Exercise details.
Print all of the data exactly as written.

Dataset section.
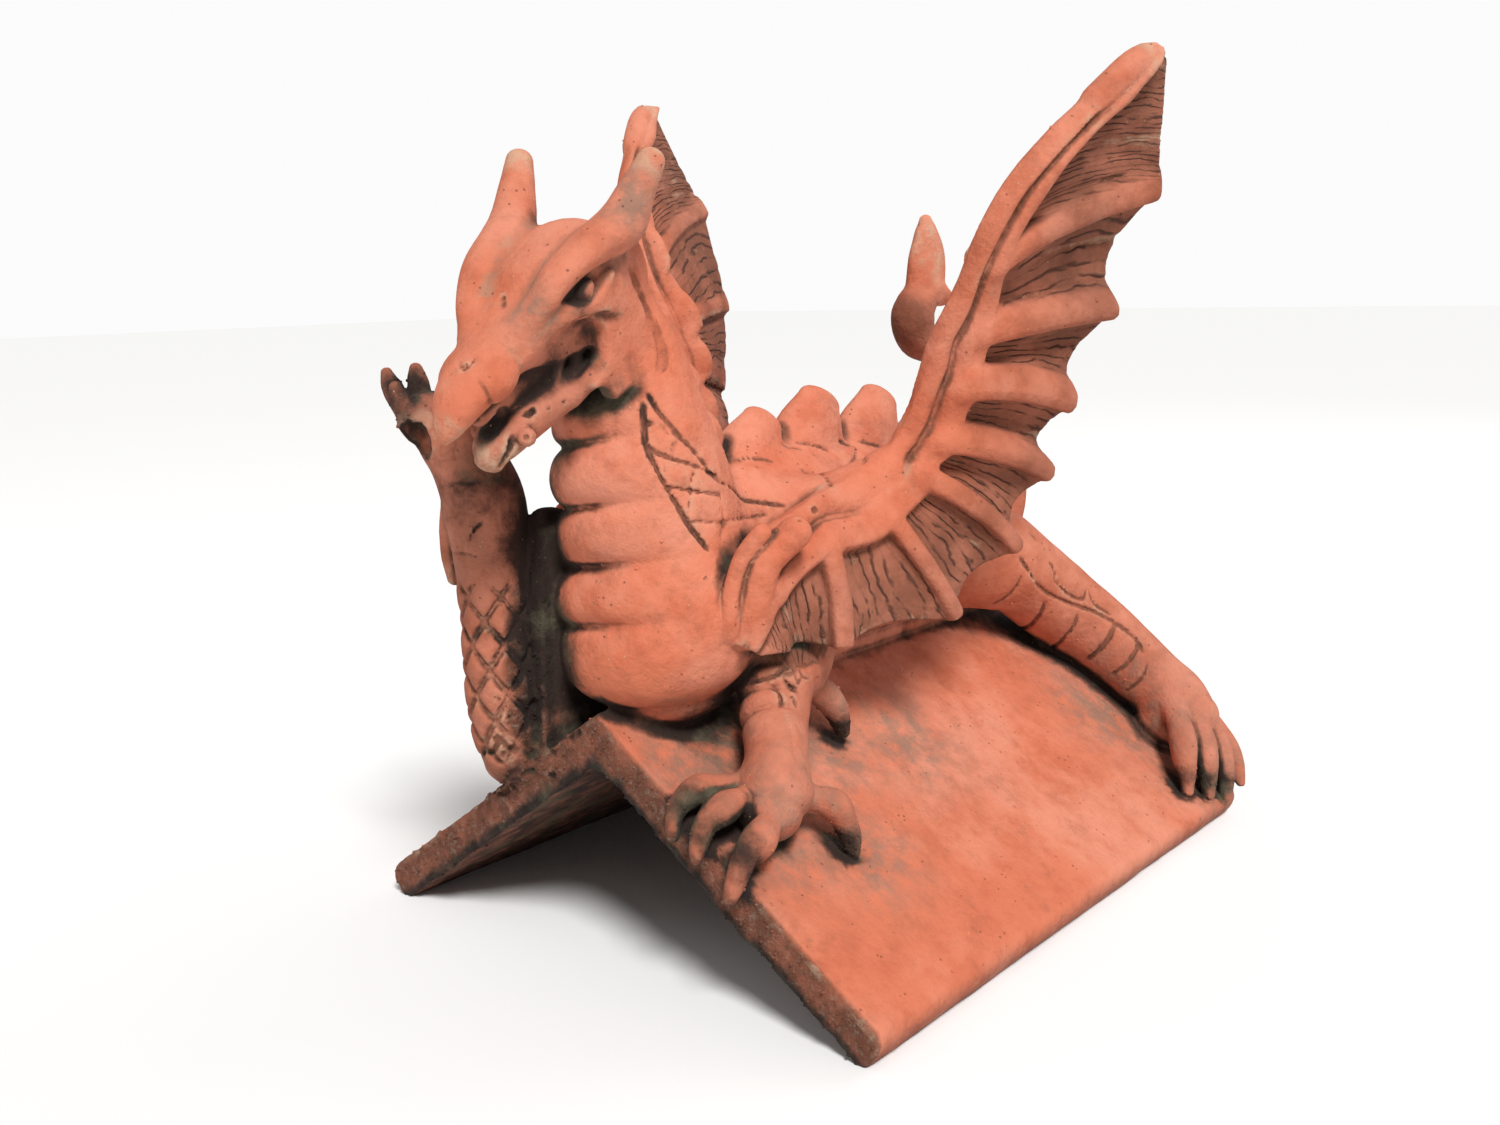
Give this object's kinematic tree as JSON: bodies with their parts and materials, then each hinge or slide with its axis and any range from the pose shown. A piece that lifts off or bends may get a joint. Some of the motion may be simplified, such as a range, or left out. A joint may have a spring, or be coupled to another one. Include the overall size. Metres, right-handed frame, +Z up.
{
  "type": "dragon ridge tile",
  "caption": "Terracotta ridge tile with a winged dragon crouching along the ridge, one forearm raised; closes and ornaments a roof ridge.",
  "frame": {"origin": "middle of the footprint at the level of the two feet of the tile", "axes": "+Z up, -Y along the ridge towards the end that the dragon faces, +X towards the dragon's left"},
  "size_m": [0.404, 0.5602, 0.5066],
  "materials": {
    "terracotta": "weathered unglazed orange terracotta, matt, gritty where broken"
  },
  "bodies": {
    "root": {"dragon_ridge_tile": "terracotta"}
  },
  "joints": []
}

Answer for this exercise.
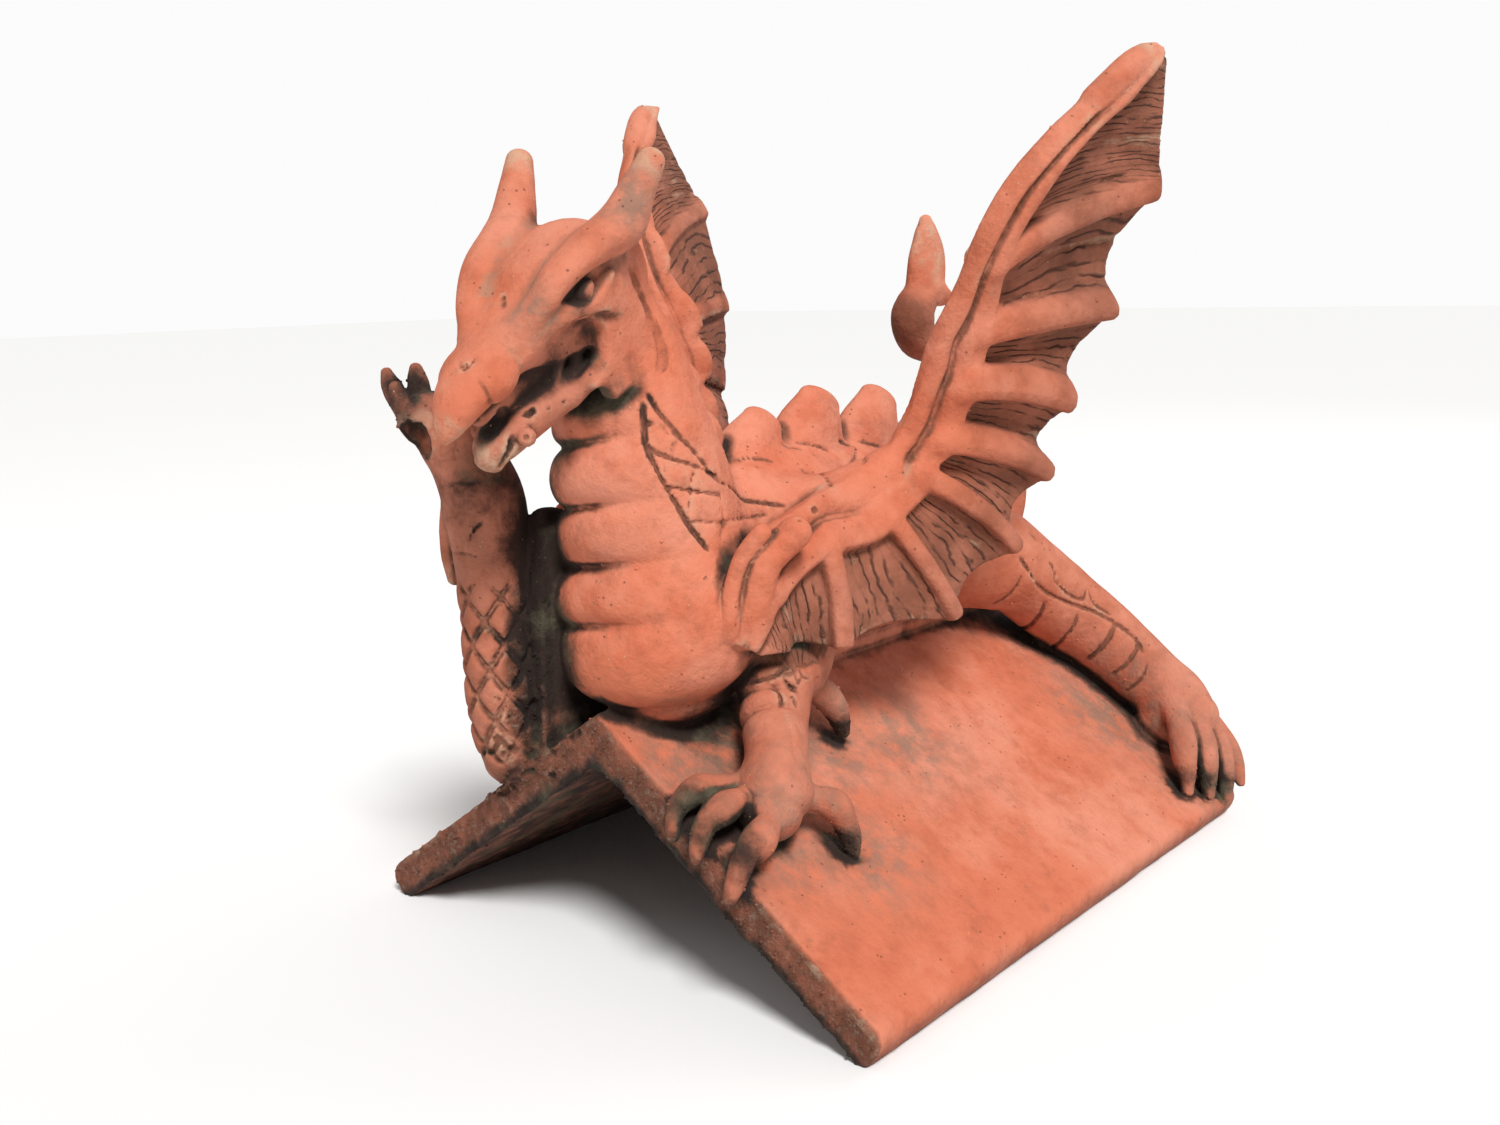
Give this object's kinematic tree as JSON: bodies with their parts and materials, then each hinge or slide with its axis and any range from the pose shown. A piece that lifts off or bends may get a joint. Some of the motion may be simplified, such as a range, or left out. A joint may have a spring, or be coupled to another one. Include the overall size. Metres, right-handed frame, +Z up.
{
  "type": "dragon ridge tile",
  "caption": "Terracotta ridge tile with a winged dragon crouching along the ridge, one forearm raised; closes and ornaments a roof ridge.",
  "frame": {"origin": "middle of the footprint at the level of the two feet of the tile", "axes": "+Z up, -Y along the ridge towards the end that the dragon faces, +X towards the dragon's left"},
  "size_m": [0.404, 0.5602, 0.5066],
  "materials": {
    "terracotta": "weathered unglazed orange terracotta, matt, gritty where broken"
  },
  "bodies": {
    "root": {"dragon_ridge_tile": "terracotta"}
  },
  "joints": []
}